Australian banks occupy a unique position in domestic portfolios. Supported by an oligopolistic structure, strong pricing power, and a long history of dividend distributions enhanced by franking credits, they have become core holdings for many households. CBA, as the largest and most systemically important of the group, commands a premium for perceived safety and consistency.
The challenge is determining whether that premium has become excessive.
Earnings-Based Valuation: The Premium Is Clear
A common starting point in bank valuation is the price-to-earnings ratio. While simplistic on its own, it provides a useful benchmark when compared with peers and sector averages.
Using CBA’s most recent full-year earnings per share of A$5.63, the current share price implies a P/E multiple of roughly 28x. This stands in stark contrast to the broader banking sector, which trades closer to an average multiple of 18x.

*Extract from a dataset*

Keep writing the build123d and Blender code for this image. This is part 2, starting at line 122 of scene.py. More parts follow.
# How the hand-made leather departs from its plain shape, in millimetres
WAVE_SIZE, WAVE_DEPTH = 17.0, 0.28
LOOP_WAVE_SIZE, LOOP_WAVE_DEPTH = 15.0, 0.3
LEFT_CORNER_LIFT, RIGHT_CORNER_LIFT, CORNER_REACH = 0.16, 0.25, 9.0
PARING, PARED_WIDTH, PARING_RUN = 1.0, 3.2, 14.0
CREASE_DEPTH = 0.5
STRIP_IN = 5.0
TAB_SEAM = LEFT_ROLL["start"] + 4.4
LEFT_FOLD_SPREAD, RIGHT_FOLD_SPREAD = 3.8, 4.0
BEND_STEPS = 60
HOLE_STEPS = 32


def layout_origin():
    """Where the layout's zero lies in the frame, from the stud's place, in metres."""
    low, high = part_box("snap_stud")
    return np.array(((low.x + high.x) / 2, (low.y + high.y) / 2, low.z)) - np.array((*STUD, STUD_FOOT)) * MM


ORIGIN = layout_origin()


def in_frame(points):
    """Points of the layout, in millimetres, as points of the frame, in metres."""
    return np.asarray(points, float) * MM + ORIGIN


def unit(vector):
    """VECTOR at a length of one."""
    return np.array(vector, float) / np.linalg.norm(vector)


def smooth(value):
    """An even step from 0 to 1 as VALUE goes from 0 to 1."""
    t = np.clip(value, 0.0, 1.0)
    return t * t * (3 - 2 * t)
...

Applying a sector-adjusted framework, multiplying CBA’s earnings by the average banking multiple produces an implied valuation closer to A$104 per share. That gap highlights the extent to which investors are paying a premium not for growth, but for stability, balance sheet strength, and dividend reliability.
From an earnings perspective alone, the stock screens as fully priced, if not stretched.
Dividend Valuation: The Real Anchor for CBA
Where CBA’s investment case remains compelling is income. For Australian investors, dividends—particularly fully franked ones—often matter more than headline earnings multiples.
A dividend discount model places future cash distributions at the center of valuation. Using CBA’s most recent annual dividend of approximately A$4.65 per share, and applying a range of conservative growth and risk assumptions, dividend-based valuations cluster around A$98 to A$101 per share on a cash basis.
Adjusting for franking credits lifts the implied valuation closer to A$140–A$145, bringing it much closer to the current market price. This explains why CBA continues to attract demand despite elevated headline multiples: for domestic investors able to fully utilize franking credits, the effective yield remains attractive relative to alternatives.
Even so, the margin of safety is thin.
What the Market Is Really Paying For
At current levels, investors are not buying growth optionality. They are buying predictability, brand dominance, and balance-sheet resilience. CBA’s premium reflects confidence that credit quality will remain contained, competition manageable, and capital returns steady.
That leaves little room for disappointment. Any sustained pressure on net interest margins, housing activity, or consumer balance sheets would challenge the assumption that CBA deserves to trade so far above sector norms.
Strategic Perspective for Investors
For existing holders, CBA increasingly looks like a hold-for-income position rather than a source of incremental upside. The stock still plays a role in capital preservation and dividend stability, particularly in domestic portfolios optimized for franking credits.
For new capital, however, valuation discipline matters. At A$156, future returns are likely to be driven more by dividends than by share price appreciation, and that requires realistic expectations.
CBA remains a high-quality institution. The question is no longer about quality—it is about price, and whether investors are comfortable paying a premium that leaves little room for error in an uncertain economic cycle.